Paleontology
As with alluvial fan lithologies, braided stream deposits are often colored red, orange, or yellowish by varying amounts of ferric iron. A second similarity is their general hostility to plant and animal life. Sudden flooding, which inundates and changes the specific configuration of channels and bars, prevents most colonization and also flushes out what organic remains may have settled on the immediate alluvial plain. Furthermore, groundwater percolating through buried sands is oxidizing and acidic, and might be expected to destroy or disfigure much original paleontologic evidence.
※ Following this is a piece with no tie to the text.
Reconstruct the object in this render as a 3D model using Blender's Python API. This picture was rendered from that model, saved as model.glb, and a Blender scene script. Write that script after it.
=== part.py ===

Some burrowing or rootlet horizons may be preserved in shale layers, but on the whole, these sands are commonly barren and difficult to date.
Geometry
The geometry of braided stream deposits is usually sheet-like and can be extensive where numerous rivers were active or if tectonic tilting of the regional depositional surface caused the original river to migrate laterally. Margins may be irregular due to regional stratigraphic changes such as pinch out. This type of deposit will often be long and rather narrow, however. As shown by deposits at Prudhoe Bay and in the Sirte basin of northern Libya, total thickness can vary from hundreds to thousands of feet. Sandstone-conglomerate sequences enclose thin, discontinuous, relatively rare shale lenses.(Figure 1, Surface features and facies model of a braided channel system.
Sedimentation takes place almost entirely within the shifting complex of channels with some small silt deposition in abandoned channels. No flood plain exists; migration of the channel complex, due to tectonic tilting, for example, leads to the creation of extensive sand bodies.)